What Is “Silicon Oil”?
“Silicon Oil” refers to the high-performance computing power needed to train and run AI models. This includes advanced GPUs, data centers, memory, networking, and electricity that keep AI systems operating.
As demand for AI surges, compute is evolving from a technical resource into a financial asset that can be traded, financed, and even insured.
Why Is Compute Becoming an Asset?
The AI boom has triggered record investment in cloud infrastructure.
- Global businesses spent $129 billion on cloud services in the first quarter of 2026 alone.
- America’s largest cloud companies—including Alphabet, Amazon, Meta, Microsoft, and Oracle—are expected to invest $700–800 billion this year in AI data centers.
This massive spending has made GPUs and AI servers as valuable as traditional industrial assets.
GPUs Are Now Used as Loan Collateral
AI cloud providers are increasingly using high-end Nvidia GPUs as collateral to secure large loans.
Companies such as Lambda, Fluidstack, and CoreWeave have raised billions of dollars by pledging AI chips and long-term customer contracts. Similar financing models have long been used in industries like energy, transportation, and infrastructure.
Rise of Compute Futures
Just as companies hedge against fluctuations in oil or wheat prices, businesses now want protection against rising AI computing costs.
Startups like Silicon Data and Ornn have created indices that track the hourly rental price of Nvidia’s H100 GPUs. These benchmarks are expected to support the launch of compute futures contracts, allowing companies to lock in future computing costs and reduce price uncertainty.
Compute ETFs and AI Exchanges
Financial firms are already preparing investment products linked to AI compute.
Several companies have proposed compute-futures ETFs, while Architect Financial Technologies plans to launch the American Innovation Exchange (AI Exchange)—a marketplace expected to trade compute capacity alongside chip materials and energy resources.
If successful, AI compute could become a globally traded commodity similar to oil, electricity, or natural gas.
Challenges Ahead
Unlike oil, compute is difficult to standardize. Performance depends on GPU models, networking speed, cooling systems, software optimization, and data center location.

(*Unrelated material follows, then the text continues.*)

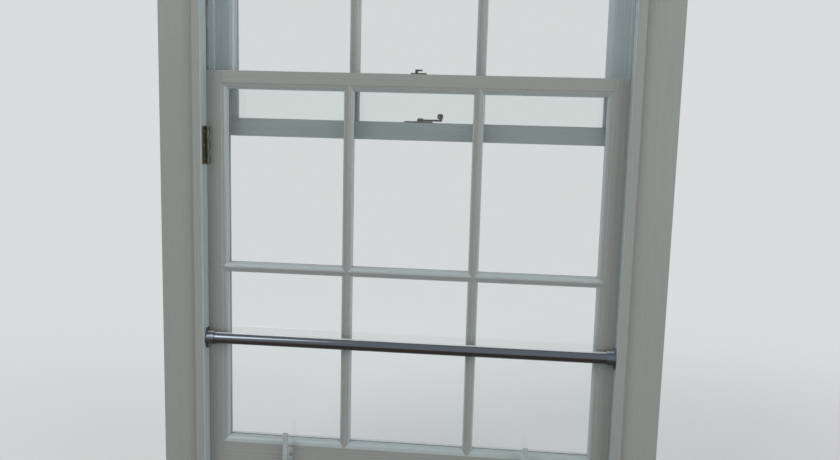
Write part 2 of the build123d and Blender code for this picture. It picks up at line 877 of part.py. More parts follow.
# Parting beads, in grooves between the two sashes' runs
with BuildPart() as parting_bead:
    low = (jamb_x - parting_reach, parting_y, sill_seat)
    block(low, (jamb_x + parting_groove, parting_y + parting_t, head_z))
    room_edges = edges().filter_by(Axis.Z).group_by(Axis.X)[0]
    fillet(room_edges, arris)
    add(sill.part, mode=Mode.SUBTRACT)
save_pair(parting_bead, "parting_bead")

with BuildPart() as parting_bead_head:
    low = (-jamb_x, parting_y, head_z)
    block(low, (jamb_x, parting_y + parting_t, head_z + parting_groove))
    inner_x = jamb_x - parting_reach
    low = (-inner_x, parting_y, head_z - parting_reach)
    block(low, (inner_x, parting_y + parting_t, head_z))
save(parting_bead_head, "parting_bead_head")


def bead_section(plane):
    """Staff bead: rounded on its two room-side corners; u across its face, v outwards."""
    with BuildSketch(plane) as section:
        with BuildLine():
            Line((staff_w, lining_t), (0, lining_t))
            Line((0, lining_t), (0, staff_round - staff_proud))
            quarter((0, staff_round - staff_proud), (staff_round, -staff_proud), (0, -staff_proud))
            Line((staff_round, -staff_proud), (staff_w - arris, -staff_proud))
            quarter(
                (staff_w - arris, -staff_proud),
                (staff_w, arris - staff_proud),
                (staff_w, -staff_proud),
            )
            Line((staff_w, arris - staff_proud), (staff_w, lining_t))
        make_face()
    return section.sketch


def socket_screws(mode=Mode.ADD):
    """Screws above and below the right-hand end of the safety bar."""
    for step in (-plate_screw, plate_screw):
        screw((bead_x - plate_t, tube_y, tube_z + step), (1, 0, 0), mode)


# Staff beads: mitred at the head, standing on the sill, with a bead between them
tube_z = lower_sight + tube_height
mitre = Plane(origin=(bead_x, 0, head_z - staff_reach), z_dir=(1, 0, -1))
with BuildPart() as staff_bead:
    plane = Plane(origin=(bead_x, 0, sill_h), x_dir=(1, 0, 0), z_dir=(0, 0, 1))
    extrude(bead_section(plane), amount=staff_top - sill_h)
    split(bisect_by=mitre, keep=Keep.TOP)
    block((jamb_x, 0, sill_seat), (bead_out_x, lining_t, sill_h))
    socket_screws(Mode.SUBTRACT)
save_pair(staff_bead, "staff_bead")

with BuildPart() as staff_bead_head:
    corner = (bead_out_x, 0, head_z - staff_reach)
    plane = Plane(origin=corner, x_dir=(0, 0, 1), z_dir=(-1, 0, 0))
    extrude(bead_section(plane), amount=2 * bead_out_x)
    split(bisect_by=mitre, keep=Keep.BOTTOM)
    other = Plane(origin=(-bead_x, 0, head_z - staff_reach), z_dir=(-1, 0, -1))
    split(bisect_by=other, keep=Keep.BOTTOM)
save(staff_bead_head, "staff_bead_head")

with BuildPart() as staff_bead_sill:
    plane = Plane(origin=(-bead_x, 0, sill_h + staff_w), x_dir=(0, 0, -1), z_dir=(1, 0, 0))
    extrude(bead_section(plane), amount=2 * bead_x)
save(staff_bead_sill, "staff_bead_sill")

# Safety bar: a tube in two flanged sockets
with BuildPart() as bar_socket:
    with BuildSketch(Plane(origin=(bead_x, tube_y, tube_z), x_dir=(0, 0, 1), z_dir=(-1, 0, 0))):
        Ellipse(plate_h / 2, plate_w / 2)
    extrude(amount=plate_t)
    rod((bead_x, tube_y, tube_z), (-1, 0, 0), socket_d / 2, socket_l)
    bore_x = bead_x - plate_t
    rod((bore_x, tube_y, tube_z), (-1, 0, 0), tube_d / 2, socket_l, Mode.SUBTRACT)
    socket_screws(Mode.SUBTRACT)
save_pair(bar_socket, "bar_socket")

with BuildPart() as safety_bar:
    tube_half = bead_x - plate_t - tube_gap
    rod((-tube_half, tube_y, tube_z), (1, 0, 0), tube_d / 2, 2 * tube_half)
    bore = tube_d / 2 - tube_wall
    rod((-tube_half, tube_y, tube_z), (1, 0, 0), bore, 2 * tube_half, Mode.SUBTRACT)
save(safety_bar, "safety_bar")

with BuildPart() as frame_screws:
    case_screws()
    socket_screws()
    mirror(about=Plane.YZ)
save(frame_screws, "frame_screws")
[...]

However, experts believe standard benchmarks will eventually emerge, making compute easier to trade in global financial markets.
Why It Matters
The financialization of compute marks a major shift in the AI economy. Processing power is no longer just infrastructure—it is becoming a strategic asset that can be financed, traded, and invested in. As AI adoption accelerates, “Silicon Oil” could become one of the defining commodities of the digital age, reshaping technology, finance, and global competition.